Its basic outlines would have given some token relief to Iran from crippling sanctions in exchange for a freeze of its nuclear enrichment operations. In fact the framework for the sanctions, which have made it hard for Iran to sell the oil it depends on for income, forced a massive devaluation of the currency, and exacerbated rampant unemployment, would remain in place. Such details as have leaked suggested the initial relaxation of sanctions would mainly be concerned with some foreign banking transaction. Meanwhile, a pervasive inspection process would assure that Iran could not weaponize the enriched uranium it has on hand without detection. But France insisted that operations of a nuclear reactor at Arak—which is not online yet—be halted, and that current stockpiles of enriched uranium be reduced.
These were the sorts of measures that the other negotiators expected to ensue at future stages of the normalization process. The urgent need right now is to stop the enrichment program that exists—freeze it and inspect it—since if it continues Iran soon will be only months, if not weeks, from procuring sufficient material for a bomb.
As a result of the French posturing, that enrichment probably will continue, at least for the moment. And it’s unlikely the next round of talks later this month, at a technical level, will have the momentum or the authority to stop it. The American Congress is expected to undermine Obama’s ability to cut a deal; while hardliners in Iran are looking for any excuse to quit the negotiations and blame others.

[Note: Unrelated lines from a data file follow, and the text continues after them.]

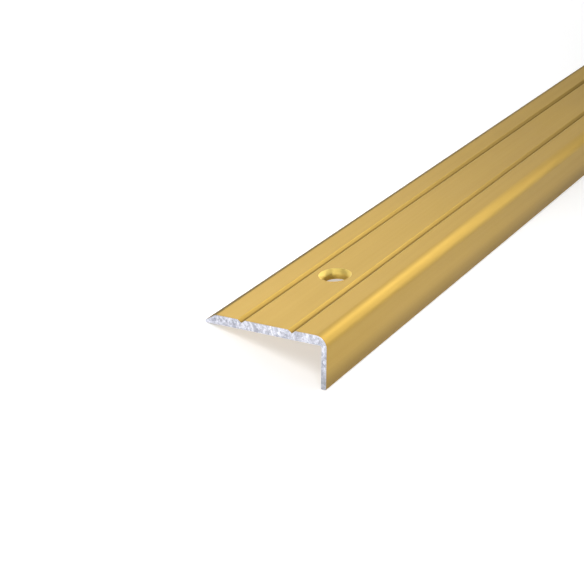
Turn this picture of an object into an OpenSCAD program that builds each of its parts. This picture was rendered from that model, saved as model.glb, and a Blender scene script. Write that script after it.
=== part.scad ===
// Stair edge angle profile, drilled and countersunk.
//
// One straight length of extruded aluminium: a flat flange that lies on the
// tread, with a feathered rear edge and two shallow anti-slip grooves, and a
// short leg that hooks over the front of the step. The leg closes in by a few
// degrees, so that it hugs the step once the screws pull the flange down.
//
// The section is drawn with Y from the nosing to the rear edge and Z up from
// the top of the flange. The piece is then laid down as it comes to rest on a
// level floor: on the rear edge and the toe of the leg, walking face up.
// Millimetres. X runs along the stock, the origin is in the middle, on the floor.

/* [Stock] */
// Length of the piece
length = 1000; // [200:10:2700]
// Width of the flange over all
flange_width = 24.5; // [22:0.5:35]
// Thickness of the flange
flange_thickness = 1.8; // [1.5:0.1:3]
// Height of the leg over all
leg_height = 10; // [6:0.5:20]
// Thickness of the leg
leg_thickness = 1; // [0.8:0.1:1.8]
// Angle between the leg and the flange, in degrees
leg_angle = 85; // [80:1:90]

/* [Edges] */
// Outer radius of the nosing, where the flange turns down into the leg
nosing_radius = 2; // [1.2:0.1:3]
// Fillet inside the corner
inner_radius = 0.3; // [0.2:0.05:1]
// Radius of the small edges at the toe and at the rear edge
edge_radius = 0.18; // [0.1:0.01:0.22]
// Width of the feathered slope along the rear edge
feather_width = 2.35; // [1.5:0.05:3]
// Thickness that is left at the rear edge
tip_thickness = 0.45; // [0.4:0.05:0.8]

/* [Grooves] */
// From the nosing to the middle of the front groove
front_land = 6.65; // [5:0.05:8]
// From the middle of the rear groove to the start of the feathered slope
rear_land = 5.3; // [4:0.05:6]
// Width of a groove at the surface
groove_width = 1.56; // [1:0.02:2]
// Depth of a groove
groove_depth = 0.55; // [0.3:0.05:0.8]
// Radius at the root of a groove
groove_root = 0.1; // [0.05:0.01:0.15]

/* [Screw holes] */
// Largest distance between two neighbouring holes
hole_spacing = 200; // [100:10:400]
// From each end of the stock to the first hole
end_margin = 23.2; // [15:0.1:50]
// How far the row of holes sits behind the middle between the grooves
hole_offset = 0.2; // [-0.5:0.05:0.5]
// Diameter of the hole
hole_d = 4.4; // [3.4:0.1:4.8]
// Diameter of the countersink at the surface
countersink_d = 6; // [5.4:0.1:7.5]
// Included angle of the countersink, in degrees
countersink_angle = 90; // [90:5:110]

/* [Hidden] */
$fn = 96;

lean = 90 - leg_angle;
drop = flange_thickness - tip_thickness;
feather_start = flange_width - feather_width;
rear_groove = feather_start - rear_land;
hole_line = (front_land + rear_groove) / 2 + hole_offset;
countersink_depth = (countersink_d - hole_d) / 2 / tan(countersink_angle / 2);
hole_gaps = max(1, ceil((length - 2 * end_margin) / hole_spacing));
hole_pitch = (length - 2 * end_margin) / hole_gaps;
spare = 1; // how far a cutter reaches past the face that it cuts
hair = 0.0002;

// The faces of the leg are lines y cos(lean) + z sin(lean) = d.
outer_d = nosing_radius * (cos(lean) - sin(lean) - 1);
inner_d = outer_d + leg_thickness;
function leg_y(d, z) = (d - z * sin(lean)) / cos(lean);

nosing_corner = [leg_y(outer_d, 0), 0];
feather_corner = [feather_start, 0];
tip_top = [flange_width, -drop];
tip_bottom = [flange_width, -flange_thickness];
inner_corner = [leg_y(inner_d, -flange_thickness), -flange_thickness];
toe_inner = [leg_y(inner_d, -leg_height), -leg_height];
toe_outer = [leg_y(outer_d, -leg_height), -leg_height];

function unit(v) = v / norm(v);
// The middle of a round of radius r in the corner p between the points a and b.
function round_middle(p, a, b, r) =
    let (u = unit(a - p), v = unit(b - p), w = unit(u + v))
    p + w * r / sqrt((1 - u * v) / 2);
// Where that round starts, on the side from p to a.
function round_start(p, a, b, r) =
    let (u = unit(a - p), v = unit(b - p))
    p + u * r * sqrt((1 + u * v) / (1 - u * v));

// At rest the floor touches the round under the rear edge and the one inside
// the toe. Both have the same radius, so the floor is parallel to the line
// through their middles.
tip_low = round_middle(tip_bottom, tip_top, inner_corner, edge_radius);
tip_high = round_middle(tip_top, feather_corner, tip_bottom, edge_radius);
toe_in = round_middle(toe_inner, inner_corner, toe_outer, edge_radius);
toe_out = round_middle(toe_outer, toe_inner, nosing_corner, edge_radius);
rest_tilt = atan2(tip_low[1] - toe_in[1], tip_low[0] - toe_in[0]);

function rested(p) = [p[0] * cos(rest_tilt) + p[1] * sin(rest_tilt),
                      p[1] * cos(rest_tilt) - p[0] * sin(rest_tilt)];
rest_lift = edge_radius - rested(toe_in)[1];
rest_shift = -(rested(tip_high)[0] + rested(toe_out)[0]) / 2;

// What lies between the corner p and a round of radius r in it. It reaches
// past the corner, so that no edges coincide, and the round overlaps the two
// faces by a hair, so that it meets each of them in one clean edge.
module corner_piece(p, a, b, r) {
    m = round_middle(p, a, b, r);
    reach = (r + 2 * hair) / r;
    difference() {
        polygon([m + (round_start(p, a, b, r) - m) * reach,
                 p + unit(p - m) * r,
                 m + (round_start(p, b, a, r) - m) * reach]);
        translate(m) circle(r + hair);
    }
}

// A V groove with a rounded root, its middle at y = 0.
module groove() {
    over = groove_width / 2 * (1 + spare / groove_depth);
    root = [0, -groove_depth];
    difference() {
        polygon([[-over, spare], root, [over, spare]]);
        corner_piece(root, [-over, spare], [over, spare], groove_root);
    }
}

// The space under the flange and behind the leg, with its inner corner rounded.
module step_space() {
    far = flange_width + spare;
    low = -leg_height - spare;
    under = [far, -flange_thickness];
    behind = [leg_y(inner_d, low), low];
    difference() {
        polygon([inner_corner, under, [far, low], behind]);
        corner_piece(inner_corner, under, behind, inner_radius);
    }
}

module section() {
    difference() {
        polygon([nosing_corner, feather_corner, tip_top, [flange_width, -leg_height], toe_outer]);
        step_space();
        corner_piece(nosing_corner, feather_corner, toe_outer, nosing_radius);
        corner_piece(tip_top, feather_corner, tip_bottom, edge_radius);
        corner_piece(tip_bottom, tip_top, inner_corner, edge_radius);
        corner_piece(toe_inner, inner_corner, toe_outer, edge_radius);
        corner_piece(toe_outer, toe_inner, nosing_corner, edge_radius);
        for (y = [front_land, rear_groove]) translate([y, 0]) groove();
    }
}

// A through hole with its countersink, the flange's top at z = 0.
module screw_hole() {
    translate([0, 0, -flange_thickness - spare])
        cylinder(h = flange_thickness + 2 * spare, d = hole_d);
    translate([0, 0, -countersink_depth])
        cylinder(h = countersink_depth + spare, d1 = hole_d,
                 d2 = countersink_d + 2 * spare * tan(countersink_angle / 2));
}

module angle_profile() {
    color("goldenrod")
    translate([-length / 2, rest_shift, rest_lift]) rotate([-rest_tilt, 0, 0])
    difference() {
        rotate([90, 0, 90]) linear_extrude(height = length) section();
        for (i = [0 : hole_gaps])
            translate([end_margin + i * hole_pitch, hole_line, 0]) screw_hole();
    }
}

angle_profile();
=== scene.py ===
# %% [markdown]
# # A stair edge angle in gold anodised aluminium
#
# This lesson dresses one straight length of extruded stair edge angle. The real thing is a
# flange that lies on the tread and a short leg that hooks over the front of the step. It was
# extruded, drilled and countersunk, anodised gold, and then sawn to length, so it is gold all
# over except on the two sawn ends, where the raw metal shows.
#
# The shape follows one rule: a fixed section, pushed along a straight line, with the same
# hole repeated along it. That is work for Geometry Nodes. The finishes are node materials.

# %% Load the frame
import math

import bmesh
import bpy
from mathutils import Matrix, Vector


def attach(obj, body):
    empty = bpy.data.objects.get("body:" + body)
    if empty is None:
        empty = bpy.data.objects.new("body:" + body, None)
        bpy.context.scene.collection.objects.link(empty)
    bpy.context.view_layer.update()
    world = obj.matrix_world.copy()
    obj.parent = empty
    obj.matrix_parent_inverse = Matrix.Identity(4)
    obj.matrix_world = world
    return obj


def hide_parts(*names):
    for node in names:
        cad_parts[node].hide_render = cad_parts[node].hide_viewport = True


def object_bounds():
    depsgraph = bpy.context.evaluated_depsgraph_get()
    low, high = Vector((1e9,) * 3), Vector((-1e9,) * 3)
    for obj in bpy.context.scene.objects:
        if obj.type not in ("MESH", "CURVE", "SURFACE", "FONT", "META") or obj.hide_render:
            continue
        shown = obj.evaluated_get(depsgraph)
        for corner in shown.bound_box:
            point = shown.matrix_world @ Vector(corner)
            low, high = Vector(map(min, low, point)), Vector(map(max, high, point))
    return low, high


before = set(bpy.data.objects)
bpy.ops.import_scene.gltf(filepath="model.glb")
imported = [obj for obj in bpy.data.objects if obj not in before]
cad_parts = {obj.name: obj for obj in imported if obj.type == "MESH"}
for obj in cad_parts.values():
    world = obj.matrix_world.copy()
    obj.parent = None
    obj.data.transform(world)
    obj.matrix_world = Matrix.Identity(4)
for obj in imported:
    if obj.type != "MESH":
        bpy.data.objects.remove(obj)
cad_low, cad_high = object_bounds()
MM = 0.001  # a millimetre, in metres
print("CAD box, mm:", [round((b - a) / MM, 2) for a, b in zip(cad_low, cad_high)])

# %% [markdown]
# ## Sizes
#
# The sizes are the ones of the solid model, in millimetres, in the section's own axes: Y runs
# from the nosing to the rear edge and Z up from the walking face. Each is written once, and
# the shape below is worked out from them.

# %% Sizes of the stock
LENGTH = 1000.0
FLANGE_WIDTH, FLANGE_THICKNESS = 24.5, 1.8
LEG_HEIGHT, LEG_THICKNESS = 10.0, 1.0
LEAN = math.radians(5.0)  # how far the leg closes in
NOSING_RADIUS, INNER_RADIUS, EDGE_RADIUS = 2.0, 0.3, 0.18
FEATHER_WIDTH, TIP_THICKNESS = 2.35, 0.45
FRONT_GROOVE, REAR_GROOVE = 6.65, 16.85
GROOVE_WIDTH, GROOVE_DEPTH, GROOVE_ROOT = 1.56, 0.55, 0.1
GROOVE_RIM, FEATHER_RADIUS = 0.12, 0.15  # two fine rounds that the solid model leaves sharp

HOLE_LINE, HOLES, END_MARGIN = 11.95, 6, 23.2
HOLE_D, COUNTERSINK_D = 4.4, 6.0
HOLE_PITCH = (LENGTH - 2 * END_MARGIN) / (HOLES - 1)
print("holes:", HOLES, "pitch, mm:", round(HOLE_PITCH, 2))

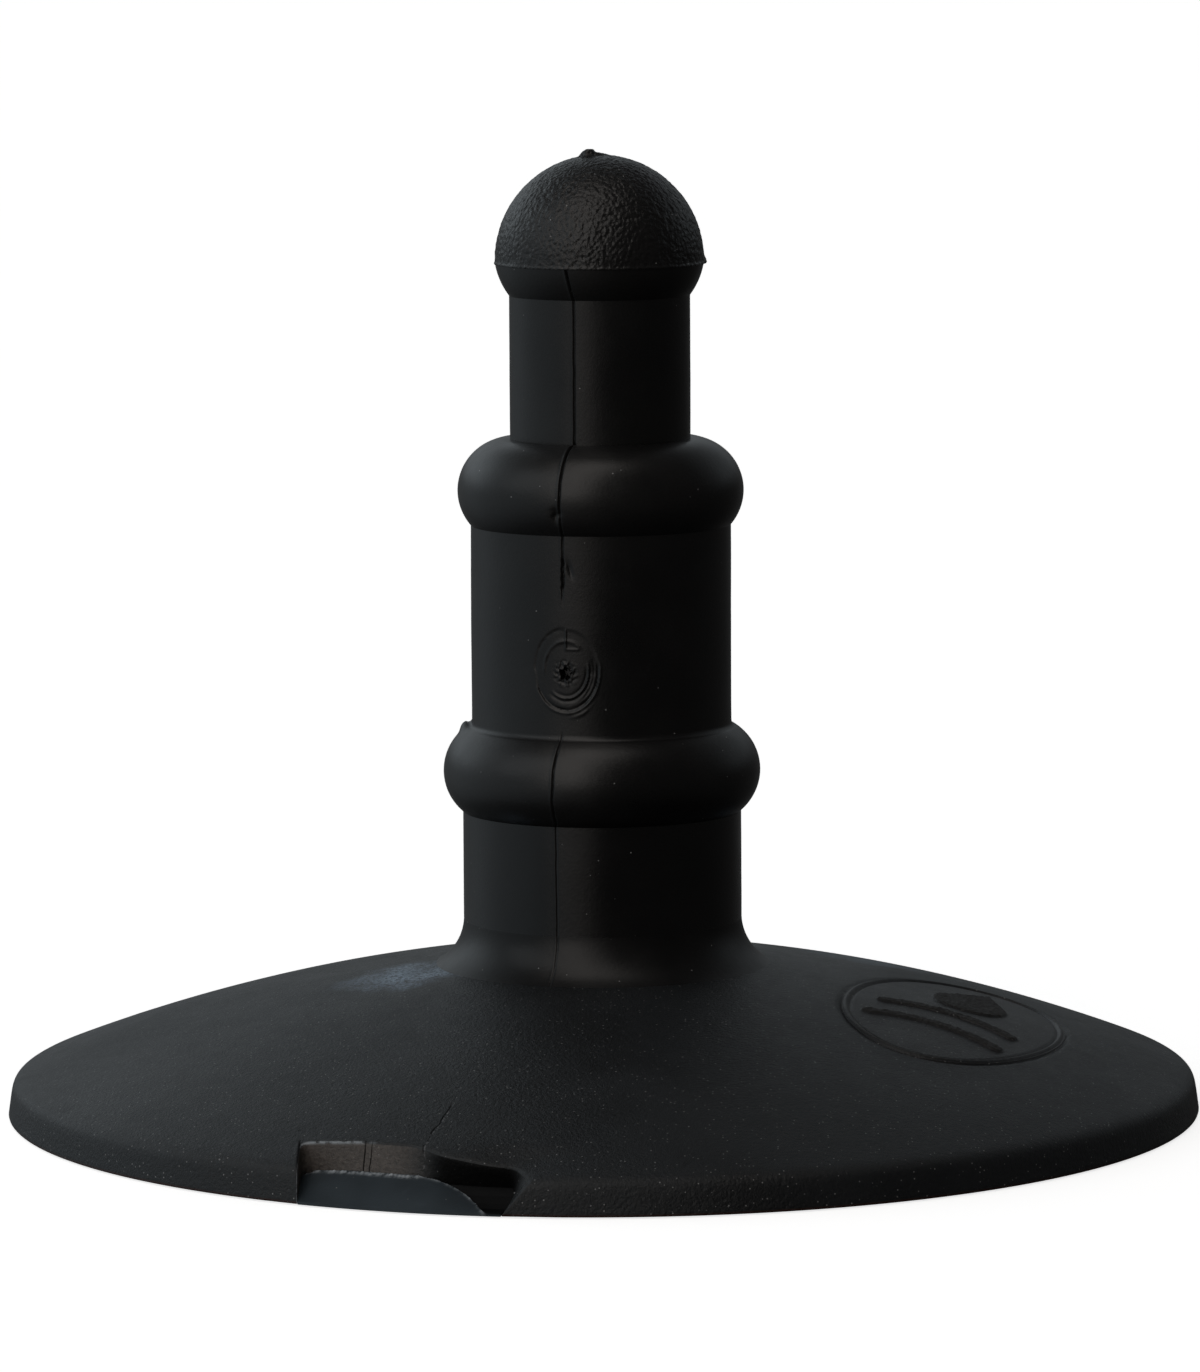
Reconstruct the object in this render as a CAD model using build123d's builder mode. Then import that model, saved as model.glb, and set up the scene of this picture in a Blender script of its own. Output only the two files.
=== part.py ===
from build123d import *
import os

# Rubber sink plunger: a shallow suction cup with a stepped, ringed handle moulded on it.
# Millimetres. The origin is the centre of the sealing face, +Z runs up the handle, and the
# front of the plunger looks along -Y.

os.makedirs("parts", exist_ok=True)

# --- cup ---
cup_radius = 75.0  # outer edge of the sealing face
seal_inner = 71.5  # inner edge of the sealing face
web_outer = 66.0  # where the flexing web ends and the stiff lip starts
web_outer_underside = 4.5
crown_middle = (54.0, 11.4)
crown_end = (73.6, 4.65)
lip_corner = (74.55, 3.3)
inside_middle = (48.0, 10.0)
foot_radius = 21.0  # edge of the flared foot of the handle
foot_height = 18.3  # height of the crown there
hub_underside = 15.0

# --- lift notch and tab, on the mould's parting plane, left of the front ---
seam_angle = 20.0
notch_back = 69.0  # radius of the back wall
notch_left, notch_right, notch_flare = -13.6, 13.9, 3.0  # at the back wall, and how much it widens
notch_slant = 0.354  # the left side leans inwards by this much for each millimetre outwards
clearance = 0.2  # round the tab, which stands free of the lip
root_height, edge_height = 3.35, 0.35  # top of the tab at the back wall and at its edge
scoop_root, scoop_height = 2.6, 0.45  # top of the tab's thin side, at the back wall and out from it
crescent_start, crescent_middle, crescent_end = (2.0, -notch_back), (7.9, -70.7), (12.2, -74.2)

# --- badge, an oval inlay on the cup's right side ---
badge_place = Location((43.6, -13.8, 0), (0, 0, -18.0))
badge_length, badge_width = 44.4, 26.2
badge_line = 0.9
badge_sunk, badge_proud = 0.8, 0.35

# --- handle, from the cup up ---
neck_radius, neck_bottom = 17.5, 24.0
lower_ring_radius, lower_ring_bottom, lower_ring_top = 19.9, 37.7, 49.0
middle_radius = 16.3
upper_ring_radius, upper_ring_bottom, upper_ring_top = 17.9, 73.7, 84.5
upper_radius = 11.3
skirt_radius, skirt_bottom, dome_bottom = 13.05, 102.4, 106.3
dome_top = 119.9
nub_radius, nub_height, nub_sunk = 1.3, 0.7, 0.5  # torn sprue on top of the dome

tall = 200.0  # longer than any piece
seam_frame = Plane.XY.rotated((0, 0, -seam_angle))

# --- the cup's section, shared by its lip, web and tab: a convex crown and a hollow inside ---
with BuildSketch(Plane.XZ) as cup_section:
    with BuildLine():
        crown = ThreePointArc((foot_radius, foot_height), crown_middle, crown_end)
        RadiusArc(crown_end, lip_corner, 1.8)
        Polyline(lip_corner, (cup_radius, 0), (seal_inner, 0), (web_outer, web_outer_underside))
        ThreePointArc((web_outer, web_outer_underside), inside_middle, (foot_radius, hub_underside))
        Line((foot_radius, hub_underside), (foot_radius, foot_height))
    make_face()


def crown_skin(below, above):
    """Draws the section of a skin that follows the crown, from below its surface to above it."""
    with BuildSketch(Plane.XZ) as skin:
        with BuildLine():
            under = add(crown.moved(Location((0, -below))))
            over = add(crown.moved(Location((0, above))))
            Line(crown @ 0 - (0, below), crown @ 0 + (0, above))
            Line(crown @ 1 - (0, below), crown @ 1 + (0, above))
        make_face()
    return skin.sketch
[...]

There’s plenty more at the link, including a discussion of what’s actually motivating the French here, which seems to be rooted as much in domestic politics and in changes in how the French are interacting with the Middle East as anything else. There also seems to be no small degree of the same kind of good old fashioned French stubbornness at play here as well, in addition to yet another example of their desire to at least pretend that they are an important player on the world stage. The practical impact of what they’ve done, though, doesn’t seem to be nearly as good as what the hawks in America and Israel are touting. It’s entirely possible that this temporarily deal would’ve been scuttled anyway, but there’s no doubt that some kind of progress was being made in the wake of the Iranian Presidential elections. This could have led to a broader deal down the road. It may still lead there, but it seems likely that the events of this weekend are going to make it much harder to get there.
So, instead of “Thank You France!,” perhaps the world actually ought to be saying “Thanks for nothing, France,” because it’s unclear what turning up the heat on the Iranians is going to do other than undercut whatever movement their might be around Iran’s new President to end the long confrontation with the West while emboldening the hardliners yet again. In the meanwhile, it provides an opening to the hardliners here in the West who, seemingly, won’t be happy with any outcome in Iran that doesn’t result in a war that no rational person should want to fight.